### [Task]
From the records below, transcribe only the lines running from the one with "for side in" through the one with "in imported if". Keep both of those end lines.

### [Material supplied]
----------

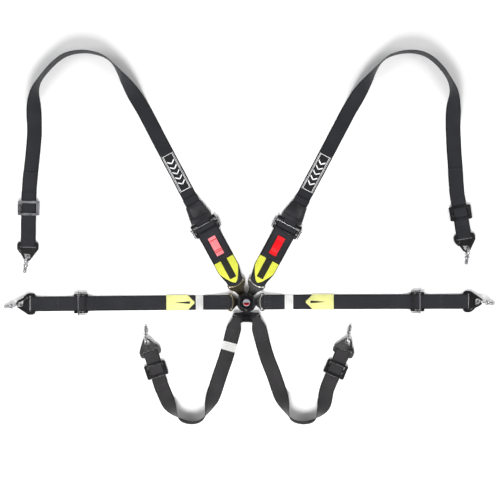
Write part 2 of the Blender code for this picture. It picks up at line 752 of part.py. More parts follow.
def make_crotch_tongue():
    """The bat-wing tongue: one stem, and a slanted slot in each wing."""
    right = [(0.0075, -0.016, 0), (0.011, -0.024, 0), (0.012, -0.033, 0.002), (0.030, -0.0350, 0.010),
             (0.0413, -0.0351, 0.005), (0.0502, -0.0504, 0.005), (0.0156, -0.0704, 0.004),
             (0.010, -0.064, 0.004)]
    outline = [*right, *[(-x, y, radius) for x, y, radius in reversed(right)]]
    holes = [circle(0, -PIN_PLACE, 0.0033)]
    for sign in (-1, 1):
        turn = math.radians(-90 + sign * (90 - CROTCH_SLOT_HEADING))
        ahead = Vector((math.cos(turn), math.sin(turn)))
        across = Vector((-ahead.y, ahead.x)) * 0.0165
        spot = Vector((sign * CROTCH_SLOT[0], CROTCH_SLOT[1])) + ahead * 0.0004
        deep = ahead * 0.0024
        holes.append([spot - deep - across, spot + deep - across, spot + deep + across, spot - deep + across])
    mesh = slab_mesh("crotch_tongue", fillet(outline), holes, TONGUE_LOW, TONGUE_HIGH)
    add_object("crotch_tongue", mesh, Matrix.Identity(4), "polished_steel")


# ---------------------------------------------------------------- buckle


def knob_wave(turn, radius, height):
    """Six shallow lobes round the knob's flank, none at its crown or its spindle."""
    if radius < 0.02:
        return 1.0
    depth = 0.075 * smooth((height - HOUSING_TOP - 0.002) / 0.006)
    return 1 - depth * (0.5 + 0.5 * math.cos(KNOB_LOBES * turn)) ** 2


def make_buckle():
    headings = [0, 180, 270, TONGUE_HEADINGS["left"], TONGUE_HEADINGS["right"]]
    base = BACK_PLATE + GAP
    shell = [(0, base), (HOUSING_RADIUS, base), (HOUSING_RADIUS, HOUSING_TOP - 0.002),
             (HOUSING_RADIUS - 0.002, HOUSING_TOP), (0, HOUSING_TOP)]
    housing = add_object(
        "buckle_housing", lathe_mesh("housing", shell, 32), Matrix.Identity(4), "black_steel"
    )
    roof = HOUSING_TOP - 0.002
    hollow = lathe_mesh("hollow", [(0, -0.1), (CAVITY_RADIUS, -0.1), (CAVITY_RADIUS, roof), (0, roof)], 24)
    hole = lathe_mesh("hole", [(0, -0.1), (0.0052, -0.1), (0.0052, 0.1), (0, 0.1)], 16)
    tools = [(hollow, Matrix.Identity(4)), (hole, Matrix.Identity(4))]
    for heading in headings:
        window = box_mesh(0.005, 0.05, -WINDOW_HALF, WINDOW_HALF, TONGUE_LOW - 0.0005, TONGUE_HIGH + 0.0005)
        tools.append((window, frame(0, 0, heading)))
    carve(housing, tools)
    plate = lathe_mesh("back", [(0, 0), (0.0320, 0), (HOUSING_RADIUS, 0.001), (HOUSING_RADIUS, BACK_PLATE),
                                (0, BACK_PLATE)], 32)
    add_object("buckle_back_plate", plate, Matrix.Identity(4), "black_steel")
    foot = HOUSING_TOP + GAP
    knob = [
        (0, BACK_PLATE + GAP), (0.0040, BACK_PLATE + GAP), (0.0040, foot), (KNOB_RADIUS - 0.001, foot),
        (KNOB_RADIUS, foot + 0.001), (KNOB_RADIUS, foot + 0.004), (KNOB_RADIUS - 0.0012, foot + 0.009),
        (KNOB_RADIUS - 0.004, foot + 0.0135), (KNOB_RADIUS - 0.0085, foot + 0.0168),
        (0.0190, KNOB_TOP - 0.0006),
        (0.0140, KNOB_TOP), (0.0132, KNOB_TOP - 0.0010), (0, KNOB_TOP - 0.0010),
    ]
    add_object("release_knob", lathe_mesh("knob", knob, 36, knob_wave), Matrix.Identity(4), "black_gloss")
    face = KNOB_TOP - 0.0010 + GAP
    badge = lathe_mesh("badge", [(0, face), (0.0118, face), (0.0118, face + 0.0010), (0.0100, face + 0.0016),
                                 (0, face + 0.0018)], 28)
    add_object("knob_badge", badge, Matrix.Identity(4), "silver")
    cam = lathe_mesh("cam", [(0.0043, 0.0130), (0.0118, 0.0130), (0.0118, 0.0150), (0.0043, 0.0150)], 24)
    add_object("cam_plate", cam, Matrix.Identity(4), "steel")
    ring = lathe_mesh("latch", [(0.0150, 0.0130), (0.0280, 0.0130), (0.0280, 0.0148), (0.0150, 0.0148)], 24)
    latch = add_object("latch_pin_ring", ring, Matrix.Identity(4), "steel")
    pin = lathe_mesh("pin", [(0, 0.0109), (0.0025, 0.0109), (0.0025, 0.0140), (0, 0.0140)], 10)
    places = [frame(0, 0, heading) @ Matrix.Translation((PIN_PLACE, 0, 0)) for heading in headings]
    carve(latch, [(pin.copy(), place) for place in places], "UNION")
    turns, steps = 4, 10
    coil = []
    for step in range(turns * steps + 1):
        turn = 2 * math.pi * step / steps
        rise = 0.0043 + 0.0078 * step / (turns * steps)
        coil.append((0.0062 * math.cos(turn), 0.0062 * math.sin(turn), rise))
    wire_object("return_spring", coil, 0.0006, Matrix.Identity(4), "steel", 0)


LOOKS = {}


def make_looks():
    looks = {
        "webbing": ((0.035, 0.036, 0.040), 0.85, 0.0),
        "red_webbing": ((0.75, 0.03, 0.03), 0.6, 0.0),
        "rubber": ((0.02, 0.02, 0.02), 0.5, 0.0),
        "black_steel": ((0.02, 0.02, 0.022), 0.3, 0.6),
        "black_gloss": ((0.012, 0.012, 0.014), 0.12, 0.0),
        "polished_steel": ((0.55, 0.52, 0.46), 0.2, 1.0),
        "chrome": ((0.75, 0.75, 0.76), 0.12, 1.0),
        "steel": ((0.45, 0.45, 0.46), 0.35, 1.0),
        "silver": ((0.7, 0.7, 0.72), 0.25, 1.0),
    }
    for name, look in looks.items():
        LOOKS[name] = material(name, *look)


def main():
    clear_scene()
    make_looks()
    make_buckle()
    make_crotch_tongue()
    for side in ("left", "right"):
        make_lap(side)
        make_shoulder(side)
        make_crotch(side)


main()
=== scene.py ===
"""The looks of the racing harness: webbing, stitching, patches, metal and moulded parts round the frame."""

import math
import random

import bmesh
import bpy
from mathutils import Matrix, Vector


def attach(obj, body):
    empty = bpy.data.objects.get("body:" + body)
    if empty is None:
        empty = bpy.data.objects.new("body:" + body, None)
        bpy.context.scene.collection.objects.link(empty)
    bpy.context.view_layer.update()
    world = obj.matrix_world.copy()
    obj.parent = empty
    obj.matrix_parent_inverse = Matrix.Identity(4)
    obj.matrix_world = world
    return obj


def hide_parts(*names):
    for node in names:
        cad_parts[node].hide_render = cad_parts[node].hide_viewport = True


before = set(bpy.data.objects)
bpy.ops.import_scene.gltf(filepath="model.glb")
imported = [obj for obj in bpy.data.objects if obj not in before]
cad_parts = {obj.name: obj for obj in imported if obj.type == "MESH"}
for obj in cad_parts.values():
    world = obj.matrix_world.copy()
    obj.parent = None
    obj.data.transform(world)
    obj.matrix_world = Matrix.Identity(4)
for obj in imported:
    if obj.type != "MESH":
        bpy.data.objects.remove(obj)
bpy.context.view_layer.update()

# Webbing, as in the frame
LAP_WIDTH = 0.050
SHOULDER_WIDTH = 0.076
WEB = 0.0015
GAP = 0.0003
CLEAR = 0.0001
FLOOR_PLY = 0.0002 + WEB / 2
SECOND_PLY = FLOOR_PLY + WEB + GAP
FLOOR_TOP = FLOOR_PLY + WEB / 2
SECOND_TOP = SECOND_PLY + WEB / 2
SLIDE_PLY = 0.00465
LOOP_RADIUS = 0.0021
TONGUE_LOW, TONGUE_HIGH = 0.0075, 0.0105
UNDER_TONGUE = TONGUE_LOW - GAP - WEB / 2
OVER_TONGUE = TONGUE_HIGH + GAP + WEB / 2
TURN_AT, TURN_TOP = 0.0062, 0.01245
REAR_TURN, REAR_PLY = 0.0105, 0.00575
LAP_ADJUSTER = {"left": 0.562, "right": 0.580}
SHOULDER_ADJUSTER = {"left": 0.2916, "right": 0.2890}
SHOULDER_HEADING = {"left": 118.5, "right": 61.5}
KNOB_RADIUS, KNOB_TOP, KNOB_FOOT = 0.0335, 0.038, 0.0198
# Each hook's place, heading and its eye bolt's swing
HOOKS = {
    "lap_left": (-0.7170, -0.0065, 180.0, 7.5),
    "lap_right": (0.7360, 0.0020, 0.0, -12.0),
    "shoulder_left": (-0.7420, 0.2040, 268.8, -13.0),
    "shoulder_right": (0.7375, 0.2320, 279.0, -11.0),
    "crotch_left": (-0.3220, -0.1830, 108.0, -16.0),
    "crotch_right": (0.3235, -0.1800, 66.7, 11.0),
}
# How far the slide, and the free end, are from the hook
SLIDES = {
    "shoulder_left": (0.115, 0.238),
    "shoulder_right": (0.072, 0.225),
    "crotch_left": (0.050, 0.122),
    "crotch_right": (0.052, 0.122),
}
# Each strap's way over the surface, as (x, y) places. The first stretch is the same on both sides
SHOULDER_RISE = [
    (0.1918, 0.3533), (0.301, 0.560), (0.355, 0.662), (0.412, 0.750), (0.464, 0.818), (0.515, 0.842),
    (0.573, 0.845),
]
CROTCH_DROP = [(0.0355, -0.066), (0.049, -0.113), (0.067, -0.180)]
ROUTES = {
    "shoulder_left": [(-x, y) for x, y in SHOULDER_RISE] + [
        (-0.627, 0.826), (-0.680, 0.775), (-0.711, 0.724), (-0.720, 0.655), (-0.722, 0.560), (-0.730, 0.470),
    ],
    "shoulder_right": SHOULDER_RISE + [
        (0.622, 0.826), (0.668, 0.780), (0.697, 0.722), (0.701, 0.655), (0.704, 0.545), (0.709, 0.470),
    ],
    "crotch_left": [(-x, y) for x, y in CROTCH_DROP] + [
        (-0.0935, -0.258), (-0.119, -0.335), (-0.140, -0.386), (-0.177, -0.406), (-0.224, -0.394),
        (-0.259, -0.352),
    ],
    "crotch_right": CROTCH_DROP + [
        (0.0965, -0.258), (0.123, -0.335), (0.145, -0.388), (0.185, -0.406), (0.229, -0.396), (0.260, -0.355),
    ],
}
# Where each strap starts to roll on its edge, lies on it, leaves it, and is flat again
ROLLS = {
    "shoulder_left": [(-0.350, 0.655), (-0.470, 0.822), (-0.690, 0.762), (-0.721, 0.590)],
    "shoulder_right": [(0.350, 0.655), (0.470, 0.822), (0.678, 0.762), (0.703, 0.590)],
    "crotch_left": [(-0.105, -0.293), (-0.150, -0.395), (-0.212, -0.400), (-0.272, -0.320)],
    "crotch_right": [(0.108, -0.293), (0.155, -0.395), (0.216, -0.400), (0.270, -0.325)],
}
CROTCH_SLOT = (0.028, -0.052)
TONGUE_FOLD = {"lap": 0.0517, "shoulder": 0.0713}
ADJUSTER_HALF = {"lap": 0.0302, "shoulder": 0.0432}
BODY = {
    "lap_left": "buckle",
    "lap_right": "lap_right_strap",
    "shoulder_left": "shoulder_left_strap",
    "shoulder_right": "shoulder_right_strap",
    "crotch_left": "crotch_straps",
    "crotch_right": "crotch_straps",
}


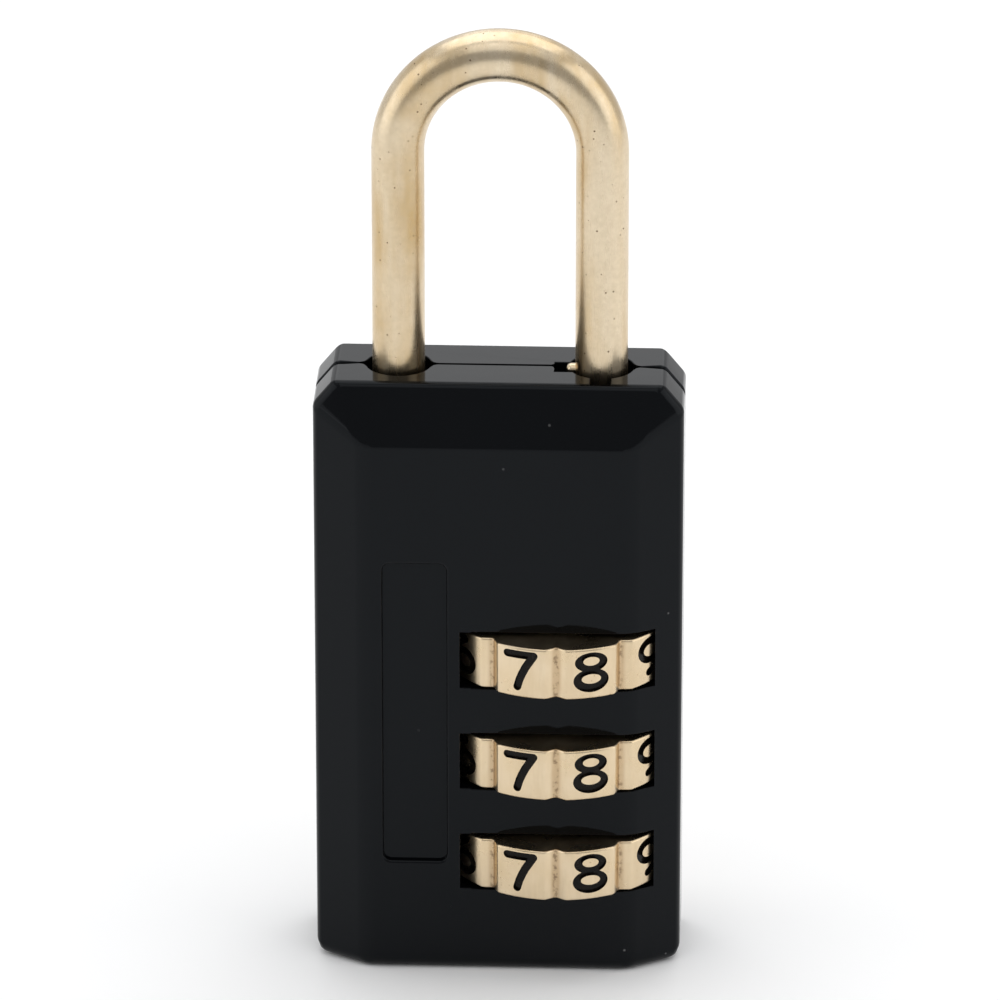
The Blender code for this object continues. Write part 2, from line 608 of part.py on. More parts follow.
def main():
    clear_scene()
    black = principled("case_black", (0.012, 0.012, 0.014), 0.12, 0.0)
    champagne = principled("shackle_brass", (0.62, 0.50, 0.33), 0.28, 1.0)
    dial_brass = principled("dial_brass", (0.78, 0.63, 0.40), 0.32, 1.0)
    steel = principled("spring_steel", (0.55, 0.55, 0.56), 0.3, 1.0)
    brass = principled("brass", (0.72, 0.55, 0.28), 0.35, 1.0)
    plastic = principled("sleeve_resin", (0.72, 0.70, 0.65), 0.5, 0.0)

    build_case(black)
    build_case_pins(steel)
    shackle, key_pin = build_shackle(champagne)
    spindle = build_spindle(brass)
    for name, height in zip(DIAL_NAMES, DIAL_Z):
        build_dial(name, height, dial_brass)
        build_sleeve(name, height, plastic)
    build_washers(steel)
    build_springs(steel, brass)
    build_detents(steel)

    lift = bpy.data.objects.new("shackle_lift_axis", None)
    lift.location = Vector((HEEL_X, 0, BODY_HEIGHT)) * MM
    bpy.context.scene.collection.objects.link(lift)
    bpy.context.view_layer.update()
    for item in (shackle, key_pin, spindle):
        item.parent = lift
        item.matrix_parent_inverse = lift.matrix_world.inverted()


main()
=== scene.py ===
"""A luggage combination padlock: black case, brass shackle, three brass dials."""
import math

import bmesh
import bpy
from mathutils import Matrix, Vector

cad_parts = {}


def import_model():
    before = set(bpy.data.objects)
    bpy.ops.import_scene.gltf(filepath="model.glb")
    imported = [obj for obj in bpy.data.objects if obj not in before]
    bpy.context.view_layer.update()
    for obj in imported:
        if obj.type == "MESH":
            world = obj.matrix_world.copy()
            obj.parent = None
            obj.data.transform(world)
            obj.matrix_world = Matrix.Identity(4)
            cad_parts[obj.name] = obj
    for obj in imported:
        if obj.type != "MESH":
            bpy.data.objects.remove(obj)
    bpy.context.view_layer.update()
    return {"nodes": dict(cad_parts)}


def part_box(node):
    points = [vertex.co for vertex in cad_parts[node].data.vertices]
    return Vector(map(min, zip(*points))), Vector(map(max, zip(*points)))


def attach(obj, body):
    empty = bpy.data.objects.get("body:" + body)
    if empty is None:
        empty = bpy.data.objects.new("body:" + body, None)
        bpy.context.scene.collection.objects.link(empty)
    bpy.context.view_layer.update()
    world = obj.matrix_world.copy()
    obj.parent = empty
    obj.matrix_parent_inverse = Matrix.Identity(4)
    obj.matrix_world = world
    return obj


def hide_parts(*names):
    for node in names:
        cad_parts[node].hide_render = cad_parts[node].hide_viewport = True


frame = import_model()

MM = 0.001


def cad_box(node):
    """A CAD node's box, in millimetres."""
    low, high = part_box(node)
    return low / MM, high / MM


# --- Sizes, in millimetres ----------------------------------------------------------------------
FRONT_LOW, FRONT_HIGH = cad_box("front_shell")
HALF_WIDTH = FRONT_HIGH.x
BODY_HEIGHT = FRONT_HIGH.z
PANEL_Y = -FRONT_LOW.y
PARTING_GAP = 0.075          # between the CAD's parting face and the visual one
PARTING_Y = PARTING_GAP - FRONT_HIGH.y
EDGE_Y = 2.85                # half the thickness at the side walls and the top face
TOP_BEVEL = 3.1              # the sloped border, down from the top
SIDE_BEVEL = 2.9             # and in from the sides
TOP_CORNER_RUN = 1.15
TOP_CORNER_DROP = 1.4
PARTING_ROUND = 0.2          # rounding of the rims along the parting line
RIM_ROUND = 0.06             # and of all other cut rims

SHACKLE_LOW, SHACKLE_HIGH = cad_box("shackle")
WIRE_RADIUS = SHACKLE_HIGH.y
LEG_X = SHACKLE_HIGH.x - WIRE_RADIUS
LEG_CLEARANCE = 0.35
LEG_HOLE_RADIUS = WIRE_RADIUS + LEG_CLEARANCE
BEND_Z = SHACKLE_HIGH.z - WIRE_RADIUS - LEG_X
TOE_DEPTH = 5.25             # of the toe in the case
TOE_Z = BODY_HEIGHT - TOE_DEPTH

DIAL_NAMES = ("lower", "middle", "upper")
DIAL_BOXES = {name: cad_box("dial_" + name) for name in DIAL_NAMES}
DIAL_Z = {name: (low.z + high.z) / 2 for name, (low, high) in DIAL_BOXES.items()}
DIAL_LOW, DIAL_HIGH = DIAL_BOXES["lower"]
AXIS_X = (DIAL_LOW.x + DIAL_HIGH.x) / 2
DIAL_RADIUS = (DIAL_HIGH.x - DIAL_LOW.x) / 2
DIAL_HALF = (DIAL_HIGH.z - DIAL_LOW.z) / 2
STACK_TOP = cad_box("stack_washer_4")[1].z
STACK_BORE_RADIUS = 3.4
POCKET_CLEARANCE = 0.2
POCKET_RADIUS = DIAL_RADIUS + POCKET_CLEARANCE
POCKET_RELIEF = 0.05         # a pocket is this much taller than its window, above and below
WINDOW_MARGIN = 0.94         # beside the dial, at the panel
WINDOW_HALF = math.sqrt(DIAL_RADIUS ** 2 - PANEL_Y ** 2) + WINDOW_MARGIN
WINDOW_GAP = 0.18            # above and below a dial
WINDOW_HALF_HEIGHT = DIAL_HALF + WINDOW_GAP

LABEL_TO_WINDOW = 0.75
LABEL_WIDTH = 3.6
LABEL_HALF_HEIGHT = 9.2
LABEL_RAISE = 2.9            # its middle above the middle dial
LABEL_CORNER = 0.45
LABEL_DEPTH = 0.3
LABEL_LIP = 0.12             # how far its soft rim spreads on the panel

KEYWAY_ROOM = 0.65           # past the end of the key pin
KEYWAY_CLEARANCE = 0.2       # under the key pin
FRONT_KEYWAY_HALF = 0.575
FRONT_KEYWAY_EDGE = 0.15     # left standing in front of the front keyway
FRONT_KEYWAY_DROP = 1.5      # below the key pin
TOE_CLEARANCE = 1.0          # under the toe
PAST = 1.0                   # how far a cut runs past what it cuts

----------

### [Exercise response]
    for side in ("left", "right"):
        make_lap(side)
        make_shoulder(side)
        make_crotch(side)


main()
=== scene.py ===
"""The looks of the racing harness: webbing, stitching, patches, metal and moulded parts round the frame."""

import math
import random

import bmesh
import bpy
from mathutils import Matrix, Vector


def attach(obj, body):
    empty = bpy.data.objects.get("body:" + body)
    if empty is None:
        empty = bpy.data.objects.new("body:" + body, None)
        bpy.context.scene.collection.objects.link(empty)
    bpy.context.view_layer.update()
    world = obj.matrix_world.copy()
    obj.parent = empty
    obj.matrix_parent_inverse = Matrix.Identity(4)
    obj.matrix_world = world
    return obj


def hide_parts(*names):
    for node in names:
        cad_parts[node].hide_render = cad_parts[node].hide_viewport = True


before = set(bpy.data.objects)
bpy.ops.import_scene.gltf(filepath="model.glb")
imported = [obj for obj in bpy.data.objects if obj not in before]
cad_parts = {obj.name: obj for obj in imported if obj.type == "MESH"}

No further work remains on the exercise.